**Goal of the exercise:** Copy these lines exactly and nothing else: from the line holding "reach = [vertex.co.x" to the line holding "low, high = Vector((1e9,)", both lines included.

(Scripts that build objects)
--

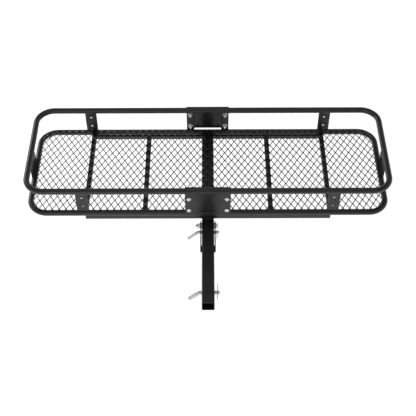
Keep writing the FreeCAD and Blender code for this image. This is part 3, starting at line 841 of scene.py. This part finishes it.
def build_pivot_fasteners():
    """The pivot bolt, its locking nut and its washers."""
    low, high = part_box("pivot_bolt")
    nut_low, nut_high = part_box("pivot_nut")
    washer_low, washer_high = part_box("pivot_washers")
    stem_r = PIVOT_STEM_R
    shape = Shape()
    start = Vector((washer_high.x, pivot.y, pivot.z))
    hex_head(shape, start, X, PIVOT_FLATS, high.x - washer_high.x, both=False)
    smooth_end = nut_high.x + 4 * MM
    lathe(shape, start, -X, [(stem_r, 0), (stem_r, start.x - smooth_end)], 32)
    thread(shape, Vector((smooth_end, pivot.y, pivot.z)), -X, stem_r, smooth_end - low.x,
           1.75 * MM)
    add_piece("pivot_hex_bolt", shape.mesh("pivot_bolt"), "shank", "zinc", "pivot_bolt")
    shape = Shape()
    seat = Vector((nut_high.x, pivot.y, pivot.z))
    hex_head(shape, seat, -X, PIVOT_FLATS, 8.2 * MM, stem_r - 0.3 * MM)
    height = nut_high.x - nut_low.x
    lathe(shape, seat, -X, [(stem_r - 0.2 * MM, 7.6 * MM), (8.3 * MM, 7.6 * MM),
                            (8.3 * MM, height - 0.8 * MM), (7.6 * MM, height),
                            (stem_r - 0.2 * MM, height)], 40, closed=True)
    add_piece("pivot_lock_nut", shape.mesh("pivot_nut"), "shank", "zinc", "pivot_nut")
    shape = Shape()
    outer, bore, thick, edge = 12 * MM, stem_r + 0.08 * MM, 2.5 * MM, 0.4 * MM
    for seat_x, outward in ((washer_low.x + thick, -X), (washer_high.x - thick, X)):
        lathe(shape, Vector((seat_x, pivot.y, pivot.z)), outward,
              [(bore, 0), (outer - edge, 0), (outer, edge), (outer, thick - edge),
               (outer - edge, thick), (bore, thick)], 40, closed=True)
    add_piece("pivot_flat_washers", shape.mesh("pivot_washers"), "shank", "zinc",
              "pivot_washers")


# ---------------------------------------------------------------- pins and clips

HANDLE_BEND = 16 * MM
HANDLE_LENGTH = 50 * MM
BEND_START = {"lock_pin": -36 * MM, "hitch_pin": -30 * MM}


def build_pin(node):
    """A bent pin with a chamfered tip, cross-drilled for its clip."""
    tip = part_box(node)[1].x
    y, z, radius = pin_axis(node)
    start = Vector((BEND_START[node], y, z))
    chamfer = radius * 0.35
    bend = arc(start - Z * HANDLE_BEND, start, -Y, math.pi / 4, 12)
    slope = (-X - Z).normalized()
    end = bend[-1] + slope * HANDLE_LENGTH
    path = [Vector((tip, y, z)), Vector((tip - chamfer, y, z)),
            Vector((tip - chamfer * 2, y, z))]
    path += bend + [end - slope * radius * 0.3, end - slope * radius * 0.1, end]
    radii = [radius - chamfer] + [radius] * (len(path) - 3) + [radius * 0.93, radius * 0.72]
    shape = Shape()
    rod(shape, path, radii, 40)
    clip = middle(node.replace("pin", "clip"))
    wire_r = clip_wire(node)
    mesh = drill(shape.mesh(node), Vector((clip.x, y, z)), Z, wire_r + 0.35 * MM, radius * 4)
    add_piece(node + "_bent_rod", mesh, node, "pin_steel", node)


def clip_wire(pin):
    low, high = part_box(pin.replace("pin", "clip"))
    return (high.x - low.x) / 2


CLIP_LOOP, CLIP_DROP, CLIP_LEAN = 9 * MM, 20 * MM, math.radians(30)
CLIP_BOW, CLIP_FLARE, CLIP_STRAIGHT, CLIP_GAP = 12 * MM, 15 * MM, 4 * MM, 0.6 * MM


def build_clip(pin):
    """A spring clip bent from one wire: straight leg, loop, and a leg bowed round the pin."""
    node = pin.replace("pin", "clip")
    low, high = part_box(node)
    y, z, pin_r = pin_axis(pin)
    wire = clip_wire(pin)
    x = (low.x + high.x) / 2
    clear = pin_r + wire + CLIP_GAP
    rise, shift = math.sin(CLIP_LEAN), math.cos(CLIP_LEAN)

    def at(across, up):
        return Vector((x, y - across, z + up))

    loop = arc(at(CLIP_LOOP, -CLIP_DROP), at(0, -CLIP_DROP), -X, math.pi + CLIP_LEAN, 28)
    loop_across, loop_up = CLIP_LOOP * (1 + shift), CLIP_LOOP * rise - CLIP_DROP
    run = (loop_across - clear - CLIP_BOW * (1 - shift)) / rise
    bow_start = (loop_across - run * rise, loop_up + run * shift)
    bow_centre = (clear + CLIP_BOW, bow_start[1] + CLIP_BOW * rise)
    bow = arc(at(*bow_centre), at(*bow_start), -X, -CLIP_LEAN, 8)
    flare = arc(at(clear + CLIP_FLARE, CLIP_STRAIGHT), at(clear, CLIP_STRAIGHT), X,
                CLIP_LEAN, 8)
    path = [Vector((x, y, high.z)), Vector((x, y, high.z - wire * 0.6))]
    path += loop + bow + flare
    path.append(flare[-1] + (flare[-1] - flare[-2]).normalized() * wire * 0.6)
    radii = [wire * 0.6] + [wire] * (len(path) - 2) + [wire * 0.6]
    shape = Shape()
    rod(shape, path, radii, 20)
    add_piece(node + "_wire", shape.mesh(node), node, "spring_wire", node)


# ---------------------------------------------------------------- studio

FLOOR_DROP = 0.45


def build_studio():
    """A pale floor well below the carrier, as if a receiver holds it up, and soft light."""
    mesh = bpy.data.meshes.new("studio_floor")
    work = bmesh.new()
    bmesh.ops.create_grid(work, x_segments=8, y_segments=8, size=30)
    work.to_mesh(mesh)
    work.free()
    floor = bpy.data.objects.new("studio_floor", mesh)
    floor.location = (0, BASKET_Y, CAD_BOX[0].z - FLOOR_DROP)
    mesh.materials.append(studio_floor())
    bpy.context.scene.collection.objects.link(floor)

    world = bpy.data.worlds.new("studio")
    world.use_nodes = True
    nodes, links = world.node_tree.nodes, world.node_tree.links
    background = nodes["Background"]
    direction = nodes.new("ShaderNodeSeparateXYZ")
    links.new(nodes.new("ShaderNodeTexCoord").outputs["Generated"], direction.inputs["Vector"])
    sky = nodes.new("ShaderNodeValToRGB")
    horizon, zenith = sky.color_ramp.elements
    horizon.position = 0.05
    horizon.color = (1, 1, 1, 1)
    zenith.position = 0.75
    zenith.color = (0.12, 0.12, 0.12, 1)
    links.new(direction.outputs["Z"], sky.inputs["Fac"])
    links.new(sky.outputs["Color"], background.inputs["Color"])
    background.inputs["Strength"].default_value = 1.0
    bpy.context.scene.world = world

    for name, place, size, power in (
            ("overhead", (0.0, 0.4, 3.2), 3.0, 20.0),
            ("front_fill", (-1.2, -3.0, 1.4), 2.0, 14.0),
            ("rear_left", (-2.6, 2.6, 1.4), 1.6, 26.0)):
        data = bpy.data.lights.new(name, "AREA")
        data.shape, data.size, data.energy = "SQUARE", size, power
        lamp = bpy.data.objects.new(name, data)
        lamp.location = place
        aim = Vector((0, BASKET_Y, LOWER_Z)) - lamp.location
        lamp.rotation_euler = aim.to_track_quat("-Z", "Y").to_euler()
        bpy.context.scene.collection.objects.link(lamp)


def build_camera():
    """The view from in front and above."""
    data = bpy.data.cameras.new("view")
    data.sensor_width = 36.0
    data.lens = 77.23
    camera = bpy.data.objects.new("view", data)
    tilt, roll = math.radians(41.117), -0.0031
    turn = Matrix.Rotation(tilt, 4, "X") @ Matrix.Rotation(roll, 4, "Z")
    camera.matrix_world = Matrix.Translation((0.0004, -2.0735, 2.8862)) @ turn
    bpy.context.scene.collection.objects.link(camera)
    bpy.context.scene.camera = camera
    bpy.context.scene.view_settings.view_transform = "Standard"


# ---------------------------------------------------------------- assembly

def dress_cad_nodes():
    """Every piece kept from the CAD model gets the finish of its slot; the hinge plates and shims
    also get softened edges.
    """
    slots = {row["node"]: row["material_slot"] for row in frame["record"]["subparts"]}
    for name, node in frame["nodes"].items():
        finish = FINISH[slots[name]]
        for place in node.material_slots:
            place.material = finish
        if not node.material_slots:
            node.data.materials.append(finish)
    for name in ("hinge_plate_left", "hinge_plate_right", "hinge_shims"):
        soften(frame["nodes"][name], 0.5 * MM)


dress_cad_nodes()
build_rails()
for side_name, side in SIDES:
    build_mesh_floor(side_name, side)
build_mesh_welds()
build_cross_members()
build_under_bars()
build_plates()
build_end_angles()
for end_name, end in ENDS:
    build_plate_fasteners(end_name, end)
build_bars()
build_hinge_welds()
build_pivot_fasteners()
for pin in ("lock_pin", "hitch_pin"):
    build_pin(pin)
    build_clip(pin)
build_studio()
build_camera()
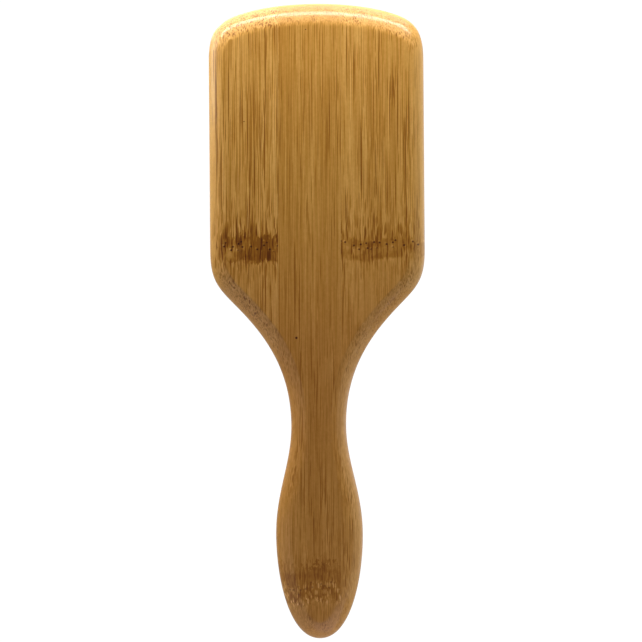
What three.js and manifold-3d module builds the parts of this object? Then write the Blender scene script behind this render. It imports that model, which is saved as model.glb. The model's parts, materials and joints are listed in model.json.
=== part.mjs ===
// Paddle brush with a laminated bamboo paddle, a rubber air cushion and bamboo pins.
// Frame: millimetres, +Z from the handle tip to the crown of the head, +Y the way the pins point,
// so the plain back faces -Y. The origin is inside the grip, where a hand holds the handle.

import * as THREE from 'three';
import { mergeVertices } from 'three/addons/utils/BufferGeometryUtils.js';
import Module from 'manifold-3d';

const wasm = await Module();
wasm.setup();

// ---- driving dimensions -------------------------------------------------------------------

const LENGTH = 250; // handle tip to crown
const CROWN_TO_GRIP = 209; // crown to the widest part of the grip, where the origin is
const HEAD_HALF_WIDTH = 42.3;
const NECK_HALF_WIDTH = 10.8;
const GRIP_HALF_WIDTH = 17.1;
const THICKNESS = 15; // the two plies of the paddle together
const EDGE_WIDTH = 7.6; // how far the rounded edge reaches in over each face
const EDGE_DEPTH = 6.6; // and how far it reaches down each side

const GLUE_LINE = 0.3; // gap between neighbouring strips and between the two plies
const STRIP_WIDTH = 24.6; // width of the middle strip of a ply
const STRIP_SHIFT = 3.9; // how far a ply's middle strip lies off the centre line
const GRAIN_SKEW = THREE.MathUtils.degToRad(0.4); // the grain's small lean from the brush's axis
const HEAD_STRIP_END = 60; // the outermost strip of the head has run out of wood above this height

const CUSHION_HALF_WIDTH = 32; // of the opening in the front ply
const CUSHION_TOP = 11; // crown to the opening's upper end
const CUSHION_LENGTH = 96;
const CUSHION_CORNER = 17;
const CUSHION_END_RADIUS = 130; // the opening's ends bow outwards like the crown
const POCKET_FLOOR = 1.5; // wood left under the pocket
const GROOVE_DEPTH = 1.6; // undercut that holds the cushion's flange
const GROOVE_LOW = 2.6;
const GROOVE_HIGH = 5;

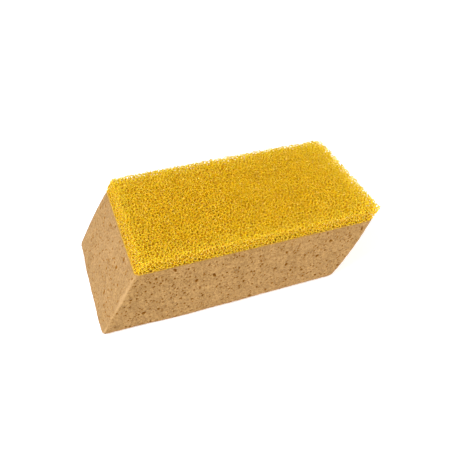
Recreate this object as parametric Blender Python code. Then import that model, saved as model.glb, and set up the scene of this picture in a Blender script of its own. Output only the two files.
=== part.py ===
"""Tiler's two-layer grouting sponge with slanted ends.

A block of fine-celled washing sponge carries a layer of coarse scouring foam on its
top face, and a thin adhesive film between them holds the two together.  Seen from its
long side the block is a parallelogram: both ends lean towards +X by the same angle.

Frame: metres, +Z up, +X along the length, +Y across the width.  The origin is the
centre of the bounding box's bottom face.
"""

import math

import bmesh
import bpy

# Driving dimensions, in metres and radians.
FACE_LENGTH = 0.180  # along X, the same on the base face and on the top face
BLOCK_WIDTH = 0.100  # along Y
BLOCK_HEIGHT = 0.060  # base face to scouring face
END_SLANT = math.radians(29.0)  # lean of both ends from the vertical, towards +X
SCOUR_THICKNESS = 0.010  # scouring face down to the middle of the adhesive
FILM_THICKNESS = 0.0004
FILM_INSET = 0.0020  # the adhesive stops this far short of the block's sides
PIECE_GAP = 0.0003  # clearance between neighbouring solids
CORNER_WIDTH = 0.0035  # rounding of the four upright corners, measured along each side
BASE_EDGE_WIDTH = 0.0025  # rounding around the base face, measured along each side
CORNER_SEGMENTS = 5
BASE_EDGE_SEGMENTS = 4
SHARP_ANGLE = math.radians(32.0)  # edges sharper than this keep a hard shading break

# Heights of the layers, worked out from the dimensions above.
GLUE_PLANE = BLOCK_HEIGHT - SCOUR_THICKNESS
FILM_BOTTOM = GLUE_PLANE - FILM_THICKNESS / 2
FILM_TOP = GLUE_PLANE + FILM_THICKNESS / 2
SPONGE_TOP = FILM_BOTTOM - PIECE_GAP
SCOUR_BOTTOM = FILM_TOP + PIECE_GAP


def clear_scene():
    """Remove every object that the file holds."""
    for old in list(bpy.data.objects):
        bpy.data.objects.remove(old, do_unlink=True)


def make_material(name, colour, roughness):
    """A non-metallic Principled material of one colour."""
    material = bpy.data.materials.new(name)
    material.use_nodes = True
    shader = material.node_tree.nodes["Principled BSDF"]
    shader.inputs["Base Color"].default_value = (*colour, 1.0)
    shader.inputs["Roughness"].default_value = roughness
    shader.inputs["Metallic"].default_value = 0.0
    return material


def lean_at(height):
    """How far the slant has carried a cross-section along X at this height."""
    return (height - BLOCK_HEIGHT / 2) * math.tan(END_SLANT)


def outline_at(height, inset):
    """The block's four corners at one height, anticlockwise seen from above."""
    half_length = FACE_LENGTH / 2 - inset
    half_width = BLOCK_WIDTH / 2 - inset
    shift = lean_at(height)
    return [
        (shift - half_length, -half_width, height),
        (shift + half_length, -half_width, height),
        (shift + half_length, half_width, height),
        (shift - half_length, half_width, height),
    ]


def slanted_slab(bm, bottom, top, inset=0.0):
    """A closed slab of the block between two heights."""
    low = [bm.verts.new(corner) for corner in outline_at(bottom, inset)]
    high = [bm.verts.new(corner) for corner in outline_at(top, inset)]
    bm.faces.new(reversed(low))
    bm.faces.new(high)
    for here in range(4):
        beyond = (here + 1) % 4
        bm.faces.new((low[here], low[beyond], high[beyond], high[here]))


def is_upright(edge):
    """True for an edge that joins a slab's bottom outline to its top outline."""
    heights = [vertex.co.z for vertex in edge.verts]
    return max(heights) - min(heights) > PIECE_GAP


def lies_at(edge, height):
    """True for an edge that lies at the given height."""
    return all(abs(vertex.co.z - height) < PIECE_GAP for vertex in edge.verts)


def round_edges(bm, edges, width, segments):
    """Replace the edges with a rounding of the given width."""
    bmesh.ops.bevel(
        bm,
        geom=edges,
        offset=width,
        offset_type="OFFSET",
        segments=segments,
        profile=0.5,
        affect="EDGES",
        clamp_overlap=True,
    )


def finish_object(name, bm, material):
    """Turn the bmesh into an object that is shaded smooth across its roundings."""
    bmesh.ops.recalc_face_normals(bm, faces=bm.faces[:])
    mesh = bpy.data.meshes.new(name)
    bm.to_mesh(mesh)
    bm.free()
    mesh.materials.append(material)
    mesh.shade_smooth()
    mesh.set_sharp_from_angle(angle=SHARP_ANGLE)
    piece = bpy.data.objects.new(name, mesh)
    bpy.context.collection.objects.link(piece)
    return piece


def make_sponge_body():
    """The fine-celled washing sponge, rounded at its corners and around its base."""
    bm = bmesh.new()
    slanted_slab(bm, 0.0, SPONGE_TOP)
    corners = [edge for edge in bm.edges if is_upright(edge)]
    round_edges(bm, corners, CORNER_WIDTH, CORNER_SEGMENTS)
    base_edges = [edge for edge in bm.edges if lies_at(edge, 0.0)]
    round_edges(bm, base_edges, BASE_EDGE_WIDTH, BASE_EDGE_SEGMENTS)
    tan = make_material("sponge_tan", (0.52, 0.29, 0.105), 0.9)
    return finish_object("sponge_body", bm, tan)


def make_adhesive_film():
    """The dried adhesive that holds the two layers together."""
    bm = bmesh.new()
    slanted_slab(bm, FILM_BOTTOM, FILM_TOP, FILM_INSET)
    # A slab this thin is told apart by height, not by is_upright.
    corners = [edge for edge in bm.edges if edge.verts[0].co.z != edge.verts[1].co.z]
    round_edges(bm, corners, CORNER_WIDTH - FILM_INSET, CORNER_SEGMENTS)
    amber = make_material("adhesive_amber", (0.62, 0.42, 0.14), 0.45)
    return finish_object("adhesive_film", bm, amber)


def make_scouring_foam():
    """The coarse open-celled foam, cut square along its upper edges."""
    bm = bmesh.new()
    slanted_slab(bm, SCOUR_BOTTOM, BLOCK_HEIGHT)
    corners = [edge for edge in bm.edges if is_upright(edge)]
    round_edges(bm, corners, CORNER_WIDTH, CORNER_SEGMENTS)
    yellow = make_material("foam_yellow", (0.80, 0.46, 0.02), 0.4)
    return finish_object("scouring_foam", bm, yellow)


def centre_over_origin(pieces):
    """Slide the pieces along X until their common bounding box is centred on it."""
    reach = [vertex.co.x for piece in pieces for vertex in piece.data.vertices]
    middle = (min(reach) + max(reach)) / 2
    for piece in pieces:
        piece.location.x = -middle


def main():
    clear_scene()
    centre_over_origin([make_sponge_body(), make_adhesive_film(), make_scouring_foam()])


main()
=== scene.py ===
"""The looks of the slant-ended grouting sponge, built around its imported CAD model.

The washing sponge becomes one closed skin with real pits, rounded edges and a shallow
pocket in its top.  The adhesive becomes a thin uneven sheet that lies in the pocket.  The
scouring foam becomes an open network of struts: the edges of a foam of space-filling
cells, cut off at the faces of the block.
"""

import math
from itertools import combinations
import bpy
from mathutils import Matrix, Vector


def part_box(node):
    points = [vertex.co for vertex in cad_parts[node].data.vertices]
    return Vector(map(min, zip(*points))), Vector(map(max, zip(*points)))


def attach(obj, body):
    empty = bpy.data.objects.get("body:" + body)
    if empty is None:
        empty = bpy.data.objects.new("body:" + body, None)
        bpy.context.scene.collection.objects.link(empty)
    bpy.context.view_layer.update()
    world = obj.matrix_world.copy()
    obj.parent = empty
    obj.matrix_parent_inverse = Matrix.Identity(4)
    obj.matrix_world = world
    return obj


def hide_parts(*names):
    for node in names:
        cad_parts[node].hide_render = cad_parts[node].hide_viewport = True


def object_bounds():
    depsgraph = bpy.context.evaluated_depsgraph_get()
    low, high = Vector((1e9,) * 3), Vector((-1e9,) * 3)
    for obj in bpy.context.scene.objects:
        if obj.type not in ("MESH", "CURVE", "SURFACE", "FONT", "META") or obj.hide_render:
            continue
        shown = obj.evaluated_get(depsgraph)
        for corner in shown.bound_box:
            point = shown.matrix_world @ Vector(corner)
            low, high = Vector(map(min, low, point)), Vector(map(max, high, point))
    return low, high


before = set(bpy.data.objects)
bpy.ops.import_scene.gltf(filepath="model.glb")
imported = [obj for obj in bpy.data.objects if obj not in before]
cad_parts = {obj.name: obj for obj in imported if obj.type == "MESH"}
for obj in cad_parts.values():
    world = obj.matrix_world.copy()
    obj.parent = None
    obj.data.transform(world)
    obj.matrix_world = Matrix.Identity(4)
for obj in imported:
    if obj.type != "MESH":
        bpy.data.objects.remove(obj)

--

**Full output:**
    reach = [vertex.co.x for piece in pieces for vertex in piece.data.vertices]
    middle = (min(reach) + max(reach)) / 2
    for piece in pieces:
        piece.location.x = -middle


def main():
    clear_scene()
    centre_over_origin([make_sponge_body(), make_adhesive_film(), make_scouring_foam()])


main()
=== scene.py ===
"""The looks of the slant-ended grouting sponge, built around its imported CAD model.

The washing sponge becomes one closed skin with real pits, rounded edges and a shallow
pocket in its top.  The adhesive becomes a thin uneven sheet that lies in the pocket.  The
scouring foam becomes an open network of struts: the edges of a foam of space-filling
cells, cut off at the faces of the block.
"""

import math
from itertools import combinations
import bpy
from mathutils import Matrix, Vector


def part_box(node):
    points = [vertex.co for vertex in cad_parts[node].data.vertices]
    return Vector(map(min, zip(*points))), Vector(map(max, zip(*points)))


def attach(obj, body):
    empty = bpy.data.objects.get("body:" + body)
    if empty is None:
        empty = bpy.data.objects.new("body:" + body, None)
        bpy.context.scene.collection.objects.link(empty)
    bpy.context.view_layer.update()
    world = obj.matrix_world.copy()
    obj.parent = empty
    obj.matrix_parent_inverse = Matrix.Identity(4)
    obj.matrix_world = world
    return obj


def hide_parts(*names):
    for node in names:
        cad_parts[node].hide_render = cad_parts[node].hide_viewport = True


def object_bounds():
    depsgraph = bpy.context.evaluated_depsgraph_get()
    low, high = Vector((1e9,) * 3), Vector((-1e9,) * 3)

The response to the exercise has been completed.